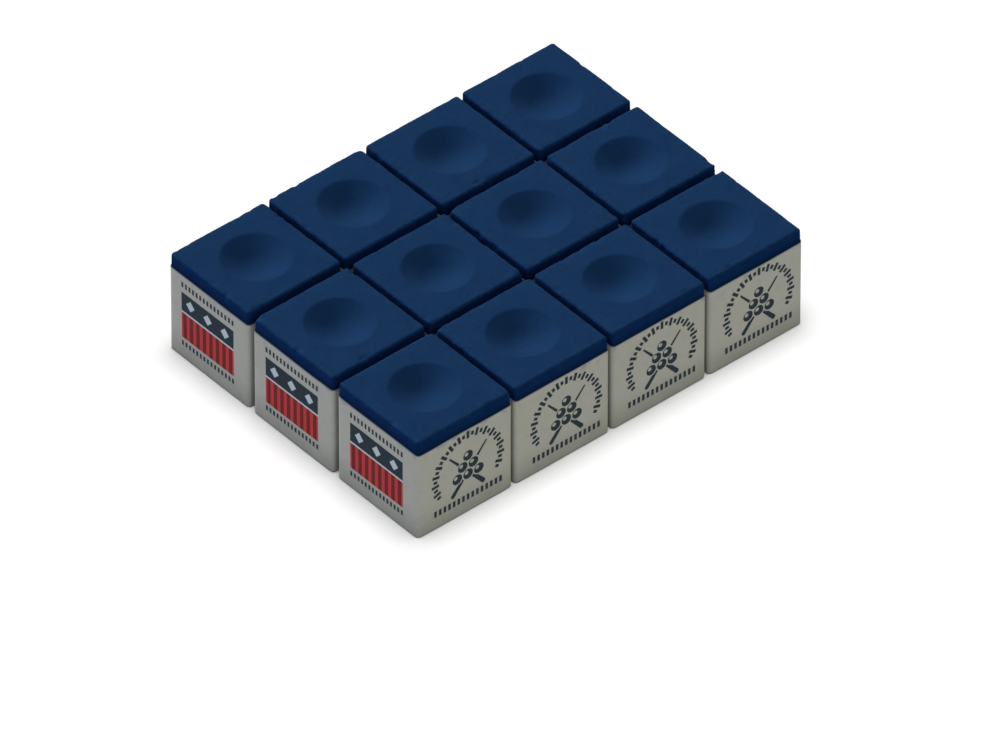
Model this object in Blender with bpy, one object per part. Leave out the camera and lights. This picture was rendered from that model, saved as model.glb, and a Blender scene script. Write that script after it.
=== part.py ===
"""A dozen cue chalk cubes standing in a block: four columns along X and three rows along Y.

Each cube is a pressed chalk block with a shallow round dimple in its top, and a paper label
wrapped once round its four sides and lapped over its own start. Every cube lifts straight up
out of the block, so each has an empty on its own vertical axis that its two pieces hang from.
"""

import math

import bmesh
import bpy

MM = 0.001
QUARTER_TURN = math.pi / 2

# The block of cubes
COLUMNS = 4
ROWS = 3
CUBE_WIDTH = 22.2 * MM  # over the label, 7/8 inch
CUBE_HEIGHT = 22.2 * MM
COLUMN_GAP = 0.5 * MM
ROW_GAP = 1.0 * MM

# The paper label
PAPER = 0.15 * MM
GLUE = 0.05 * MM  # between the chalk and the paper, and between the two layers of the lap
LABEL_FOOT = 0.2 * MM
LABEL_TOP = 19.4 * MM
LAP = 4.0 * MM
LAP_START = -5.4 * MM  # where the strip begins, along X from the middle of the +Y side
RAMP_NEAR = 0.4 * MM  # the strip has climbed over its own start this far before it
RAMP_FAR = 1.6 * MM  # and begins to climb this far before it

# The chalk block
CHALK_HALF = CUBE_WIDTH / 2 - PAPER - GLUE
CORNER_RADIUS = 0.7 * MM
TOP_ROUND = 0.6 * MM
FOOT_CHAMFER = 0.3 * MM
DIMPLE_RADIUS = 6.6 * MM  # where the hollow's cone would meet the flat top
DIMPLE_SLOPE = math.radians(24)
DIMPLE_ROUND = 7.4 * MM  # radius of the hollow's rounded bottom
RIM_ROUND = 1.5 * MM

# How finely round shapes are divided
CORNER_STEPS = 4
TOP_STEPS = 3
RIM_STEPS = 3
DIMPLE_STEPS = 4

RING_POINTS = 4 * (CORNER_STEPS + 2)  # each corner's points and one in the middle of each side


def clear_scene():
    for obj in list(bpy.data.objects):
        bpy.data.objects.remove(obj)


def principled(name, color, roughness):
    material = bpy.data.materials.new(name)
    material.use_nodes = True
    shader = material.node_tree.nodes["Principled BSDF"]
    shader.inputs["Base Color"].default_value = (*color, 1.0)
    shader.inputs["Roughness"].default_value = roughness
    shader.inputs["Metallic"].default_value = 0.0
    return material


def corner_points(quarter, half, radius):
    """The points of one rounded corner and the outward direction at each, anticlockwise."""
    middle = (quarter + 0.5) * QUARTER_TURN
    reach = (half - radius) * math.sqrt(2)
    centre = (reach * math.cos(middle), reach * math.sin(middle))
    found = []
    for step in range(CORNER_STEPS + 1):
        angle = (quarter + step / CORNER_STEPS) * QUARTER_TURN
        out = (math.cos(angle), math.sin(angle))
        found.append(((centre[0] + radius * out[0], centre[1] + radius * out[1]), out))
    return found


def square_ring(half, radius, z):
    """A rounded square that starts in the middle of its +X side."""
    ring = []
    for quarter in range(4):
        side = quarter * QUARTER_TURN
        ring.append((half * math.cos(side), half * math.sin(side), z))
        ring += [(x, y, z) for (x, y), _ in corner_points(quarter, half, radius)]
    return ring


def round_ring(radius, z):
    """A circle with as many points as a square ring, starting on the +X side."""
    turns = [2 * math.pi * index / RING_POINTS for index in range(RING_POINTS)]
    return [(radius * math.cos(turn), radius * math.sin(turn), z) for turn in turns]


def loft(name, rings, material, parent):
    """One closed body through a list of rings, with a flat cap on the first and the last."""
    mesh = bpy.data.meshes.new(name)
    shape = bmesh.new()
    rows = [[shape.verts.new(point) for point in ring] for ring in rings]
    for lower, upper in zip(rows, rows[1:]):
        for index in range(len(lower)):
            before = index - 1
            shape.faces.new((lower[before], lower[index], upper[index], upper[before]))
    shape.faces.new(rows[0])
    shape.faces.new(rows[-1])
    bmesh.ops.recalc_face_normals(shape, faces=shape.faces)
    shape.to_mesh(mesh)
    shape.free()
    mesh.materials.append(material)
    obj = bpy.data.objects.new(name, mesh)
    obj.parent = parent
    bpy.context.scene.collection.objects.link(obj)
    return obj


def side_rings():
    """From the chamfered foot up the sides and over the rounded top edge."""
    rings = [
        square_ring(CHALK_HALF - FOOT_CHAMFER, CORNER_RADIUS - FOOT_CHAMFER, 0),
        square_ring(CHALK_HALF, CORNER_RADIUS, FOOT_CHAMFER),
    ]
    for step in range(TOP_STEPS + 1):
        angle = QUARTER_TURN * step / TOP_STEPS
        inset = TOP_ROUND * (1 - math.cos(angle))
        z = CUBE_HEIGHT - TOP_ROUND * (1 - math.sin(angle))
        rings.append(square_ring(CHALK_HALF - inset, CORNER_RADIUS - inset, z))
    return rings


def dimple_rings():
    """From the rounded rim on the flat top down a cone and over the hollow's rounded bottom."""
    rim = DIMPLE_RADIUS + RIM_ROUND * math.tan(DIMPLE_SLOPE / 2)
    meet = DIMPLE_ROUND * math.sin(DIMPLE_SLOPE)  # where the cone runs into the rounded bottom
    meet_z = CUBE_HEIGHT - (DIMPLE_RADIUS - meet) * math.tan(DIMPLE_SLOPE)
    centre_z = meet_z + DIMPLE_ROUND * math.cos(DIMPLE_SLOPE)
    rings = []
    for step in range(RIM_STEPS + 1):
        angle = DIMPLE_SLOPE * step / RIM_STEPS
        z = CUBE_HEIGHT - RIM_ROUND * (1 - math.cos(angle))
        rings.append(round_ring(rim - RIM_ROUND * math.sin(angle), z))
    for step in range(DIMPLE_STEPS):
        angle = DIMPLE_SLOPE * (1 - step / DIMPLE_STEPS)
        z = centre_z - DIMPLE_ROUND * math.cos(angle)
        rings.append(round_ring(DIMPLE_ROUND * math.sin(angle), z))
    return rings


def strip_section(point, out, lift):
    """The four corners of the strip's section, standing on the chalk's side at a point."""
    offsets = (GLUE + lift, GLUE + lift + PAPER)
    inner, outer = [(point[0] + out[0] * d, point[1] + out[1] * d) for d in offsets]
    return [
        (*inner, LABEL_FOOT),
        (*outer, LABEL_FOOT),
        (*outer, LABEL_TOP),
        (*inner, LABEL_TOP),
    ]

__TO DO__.
Set every line of the listing down word for word.

__ANSWER__.
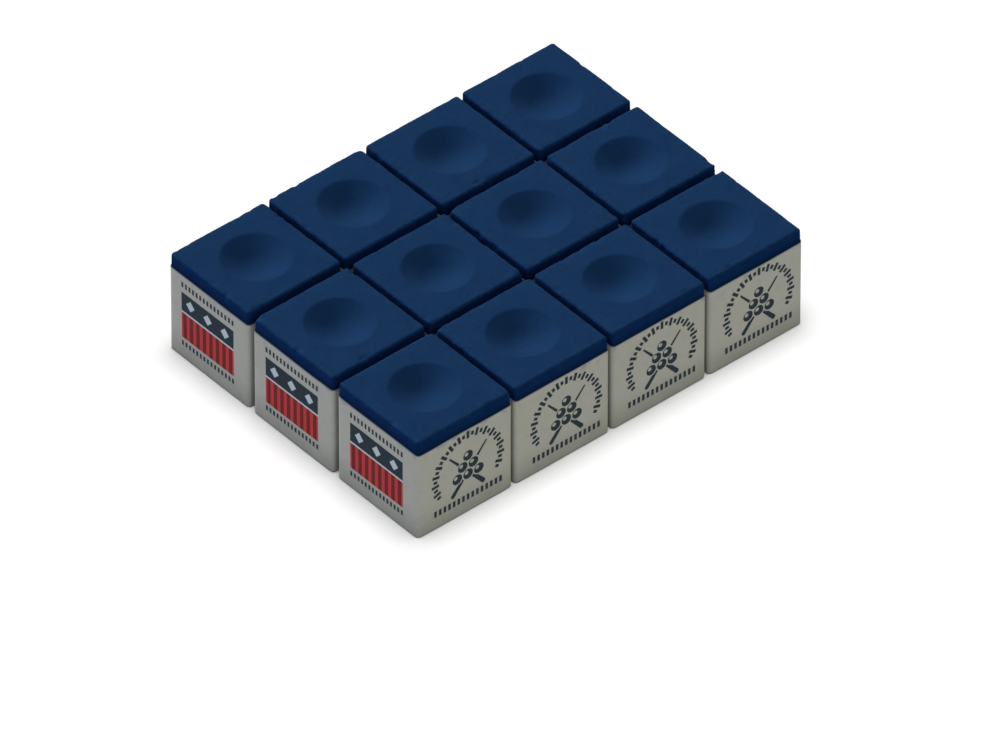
Model this object in Blender with bpy, one object per part. Leave out the camera and lights. This picture was rendered from that model, saved as model.glb, and a Blender scene script. Write that script after it.
=== part.py ===
"""A dozen cue chalk cubes standing in a block: four columns along X and three rows along Y.

Each cube is a pressed chalk block with a shallow round dimple in its top, and a paper label
wrapped once round its four sides and lapped over its own start. Every cube lifts straight up
out of the block, so each has an empty on its own vertical axis that its two pieces hang from.
"""

import math

import bmesh
import bpy

MM = 0.001
QUARTER_TURN = math.pi / 2

# The block of cubes
COLUMNS = 4
ROWS = 3
CUBE_WIDTH = 22.2 * MM  # over the label, 7/8 inch
CUBE_HEIGHT = 22.2 * MM
COLUMN_GAP = 0.5 * MM
ROW_GAP = 1.0 * MM

# The paper label
PAPER = 0.15 * MM
GLUE = 0.05 * MM  # between the chalk and the paper, and between the two layers of the lap
LABEL_FOOT = 0.2 * MM
LABEL_TOP = 19.4 * MM
LAP = 4.0 * MM
LAP_START = -5.4 * MM  # where the strip begins, along X from the middle of the +Y side
RAMP_NEAR = 0.4 * MM  # the strip has climbed over its own start this far before it
RAMP_FAR = 1.6 * MM  # and begins to climb this far before it

# The chalk block
CHALK_HALF = CUBE_WIDTH / 2 - PAPER - GLUE
CORNER_RADIUS = 0.7 * MM
TOP_ROUND = 0.6 * MM
FOOT_CHAMFER = 0.3 * MM
DIMPLE_RADIUS = 6.6 * MM  # where the hollow's cone would meet the flat top
DIMPLE_SLOPE = math.radians(24)
DIMPLE_ROUND = 7.4 * MM  # radius of the hollow's rounded bottom
RIM_ROUND = 1.5 * MM

# How finely round shapes are divided
CORNER_STEPS = 4
TOP_STEPS = 3
RIM_STEPS = 3
DIMPLE_STEPS = 4

RING_POINTS = 4 * (CORNER_STEPS + 2)  # each corner's points and one in the middle of each side


def clear_scene():
    for obj in list(bpy.data.objects):
        bpy.data.objects.remove(obj)


def principled(name, color, roughness):
    material = bpy.data.materials.new(name)
    material.use_nodes = True
    shader = material.node_tree.nodes["Principled BSDF"]
    shader.inputs["Base Color"].default_value = (*color, 1.0)
    shader.inputs["Roughness"].default_value = roughness
    shader.inputs["Metallic"].default_value = 0.0
    return material


def corner_points(quarter, half, radius):
    """The points of one rounded corner and the outward direction at each, anticlockwise."""
    middle = (quarter + 0.5) * QUARTER_TURN
    reach = (half - radius) * math.sqrt(2)
    centre = (reach * math.cos(middle), reach * math.sin(middle))
    found = []
    for step in range(CORNER_STEPS + 1):
        angle = (quarter + step / CORNER_STEPS) * QUARTER_TURN
        out = (math.cos(angle), math.sin(angle))
        found.append(((centre[0] + radius * out[0], centre[1] + radius * out[1]), out))
    return found


def square_ring(half, radius, z):
    """A rounded square that starts in the middle of its +X side."""
    ring = []
    for quarter in range(4):
        side = quarter * QUARTER_TURN
        ring.append((half * math.cos(side), half * math.sin(side), z))
        ring += [(x, y, z) for (x, y), _ in corner_points(quarter, half, radius)]
    return ring


def round_ring(radius, z):
    """A circle with as many points as a square ring, starting on the +X side."""
    turns = [2 * math.pi * index / RING_POINTS for index in range(RING_POINTS)]
    return [(radius * math.cos(turn), radius * math.sin(turn), z) for turn in turns]


def loft(name, rings, material, parent):
    """One closed body through a list of rings, with a flat cap on the first and the last."""
    mesh = bpy.data.meshes.new(name)
    shape = bmesh.new()
    rows = [[shape.verts.new(point) for point in ring] for ring in rings]
    for lower, upper in zip(rows, rows[1:]):
        for index in range(len(lower)):
            before = index - 1
            shape.faces.new((lower[before], lower[index], upper[index], upper[before]))
    shape.faces.new(rows[0])
    shape.faces.new(rows[-1])
    bmesh.ops.recalc_face_normals(shape, faces=shape.faces)
    shape.to_mesh(mesh)
    shape.free()
    mesh.materials.append(material)
    obj = bpy.data.objects.new(name, mesh)
    obj.parent = parent
    bpy.context.scene.collection.objects.link(obj)
    return obj


def side_rings():
    """From the chamfered foot up the sides and over the rounded top edge."""
    rings = [
        square_ring(CHALK_HALF - FOOT_CHAMFER, CORNER_RADIUS - FOOT_CHAMFER, 0),
        square_ring(CHALK_HALF, CORNER_RADIUS, FOOT_CHAMFER),
    ]
    for step in range(TOP_STEPS + 1):
        angle = QUARTER_TURN * step / TOP_STEPS
        inset = TOP_ROUND * (1 - math.cos(angle))
        z = CUBE_HEIGHT - TOP_ROUND * (1 - math.sin(angle))
        rings.append(square_ring(CHALK_HALF - inset, CORNER_RADIUS - inset, z))
    return rings


def dimple_rings():
    """From the rounded rim on the flat top down a cone and over the hollow's rounded bottom."""
    rim = DIMPLE_RADIUS + RIM_ROUND * math.tan(DIMPLE_SLOPE / 2)
    meet = DIMPLE_ROUND * math.sin(DIMPLE_SLOPE)  # where the cone runs into the rounded bottom
    meet_z = CUBE_HEIGHT - (DIMPLE_RADIUS - meet) * math.tan(DIMPLE_SLOPE)
    centre_z = meet_z + DIMPLE_ROUND * math.cos(DIMPLE_SLOPE)
    rings = []
    for step in range(RIM_STEPS + 1):
        angle = DIMPLE_SLOPE * step / RIM_STEPS
        z = CUBE_HEIGHT - RIM_ROUND * (1 - math.cos(angle))
        rings.append(round_ring(rim - RIM_ROUND * math.sin(angle), z))
    for step in range(DIMPLE_STEPS):
        angle = DIMPLE_SLOPE * (1 - step / DIMPLE_STEPS)
        z = centre_z - DIMPLE_ROUND * math.cos(angle)
        rings.append(round_ring(DIMPLE_ROUND * math.sin(angle), z))
    return rings


def strip_section(point, out, lift):
    """The four corners of the strip's section, standing on the chalk's side at a point."""
    offsets = (GLUE + lift, GLUE + lift + PAPER)
    inner, outer = [(point[0] + out[0] * d, point[1] + out[1] * d) for d in offsets]
    return [
        (*inner, LABEL_FOOT),
        (*outer, LABEL_FOOT),
        (*outer, LABEL_TOP),
        (*inner, LABEL_TOP),
    ]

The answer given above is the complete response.